There's Nothing It Can't Do

The state isn't the only New York getting innovative in the climate fight.

The city’s Mayor’s Office of Climate and Environmental Justice is currently working on its first EJNYC Report, highlighting the underlying history of racism that has exacerbated climate impacts, such as urban heat, in communities of color across the five boroughs.

Meanwhile municipal policies, such as Local Law 97, aim to reduce building emissions and help the city reach carbon neutrality by 2050, with some exceptions. The challenge advocates face now is ensuring the implementation efforts are as strong as the legislation if the city is going to actually meet these goals.
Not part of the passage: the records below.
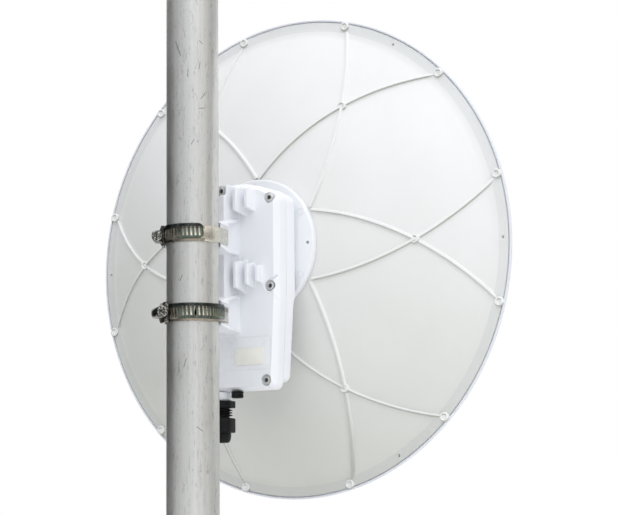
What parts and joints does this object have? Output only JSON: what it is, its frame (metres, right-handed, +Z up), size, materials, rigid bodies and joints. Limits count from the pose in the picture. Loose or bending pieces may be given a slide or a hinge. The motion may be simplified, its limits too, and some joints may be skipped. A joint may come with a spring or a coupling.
{
  "type": "microwave dish antenna",
  "caption": "Parabolic dish antenna with a curved-rib back, a finned radio box and a feed, strapped to a steel pole by worm-drive hose clamps.",
  "frame": {"origin": "centre of the flat lower end of the pole", "axes": "+Z up along the pole, -Y is where the dish looks, +X is to the dish's left as seen from behind"},
  "size_m": [0.4, 0.2721, 0.6033],
  "materials": {
    "pole_steel": "weathered galvanised tube with fine upright streaks and scratches",
    "dish_plastic": "satin white moulding",
    "box_paint": "cool white powder coat on a die casting",
    "feed_plastic": "smooth white moulding",
    "black_plastic": "black polyamide",
    "seal_rubber": "dull",
    "band_steel": "bright rolled stainless strip",
    "screw_steel": "machined stainless",
    "bare_aluminium": "turned",
    "label_film": "blank white film",
    "sticker_paper": "blank cream paper"
  },
  "bodies": {
    "root": {"pole": "pole_steel", "pole_foot_plug": "black_plastic", "pole_top_cap": "black_plastic", "reflector": "dish_plastic", "hub_plate": "dish_plastic", "radio_base": "box_paint", "lid_gasket": "seal_rubber", "rear_cover": "box_paint", "cover_screw_top": "screw_steel", "cover_screw_upper_left": "screw_steel", "cover_screw_upper_right": "screw_steel", "cover_screw_middle_left": "screw_steel", "cover_screw_middle_right": "screw_steel", "cover_screw_lower_left": "screw_steel", "cover_screw_lower_right": "screw_steel", "label_plate": "label_film", "label_sticker": "sticker_paper", "vent_plug": "black_plastic", "gland_boss": "box_paint", "gland_body": "black_plastic", "gland_nut": "black_plastic", "gland_seal": "seal_rubber", "upper_clamp_band": "band_steel", "upper_clamp_housing": "band_steel", "upper_clamp_screw": "screw_steel", "lower_clamp_band": "band_steel", "lower_clamp_housing": "band_steel", "lower_clamp_screw": "screw_steel", "feed_flange": "feed_plastic", "feed_tube": "feed_plastic", "feed_cone": "feed_plastic", "sub_reflector": "bare_aluminium", "feed_cap": "feed_plastic", "flange_screw_1": "screw_steel", "flange_screw_2": "screw_steel", "flange_screw_3": "screw_steel", "flange_screw_4": "screw_steel"}
  },
  "joints": []
}
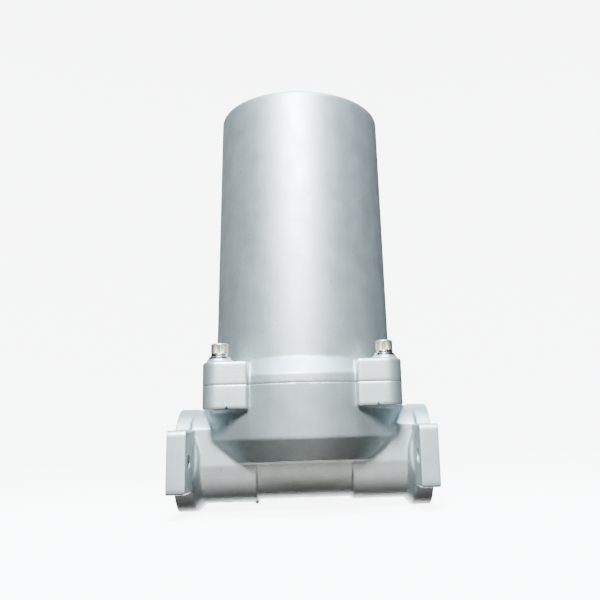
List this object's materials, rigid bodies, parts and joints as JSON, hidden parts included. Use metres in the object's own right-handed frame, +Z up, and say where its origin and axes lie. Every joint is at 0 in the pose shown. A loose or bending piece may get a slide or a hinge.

Then there's the private sector.

Wall Street doesn’t exactly bring about images of a just, sustainable world. But as a global economic capital, New York City’s financial district could act as a key player in the energy transition… if we push them.

Wall Street reportedly spends hundreds of millions annually to hinder climate efforts. Our challenge is to flip this script and use social pressure to turn the world’s largest financial institutions into a part of the solution.

There is a business case here along with a moral one. The cost of inaction is too high – even for those looking to stick their heads in the sand. Extreme weather events, which will become more frequent and intense as the climate crisis heats up, conservatively costs the US around $150 billion each year. That’s bad business for Wall Street and the planet. Not to mention the immense impact it has on public health.

Get Involved

We’ve come a long way in recent years. However, now is not the time to sit back and admire our hard work. We need comprehensive climate action across levels of government, economic sectors, and communities to adequately address the crisis at hand.

It’s a tall order, but we have the solutions to do it.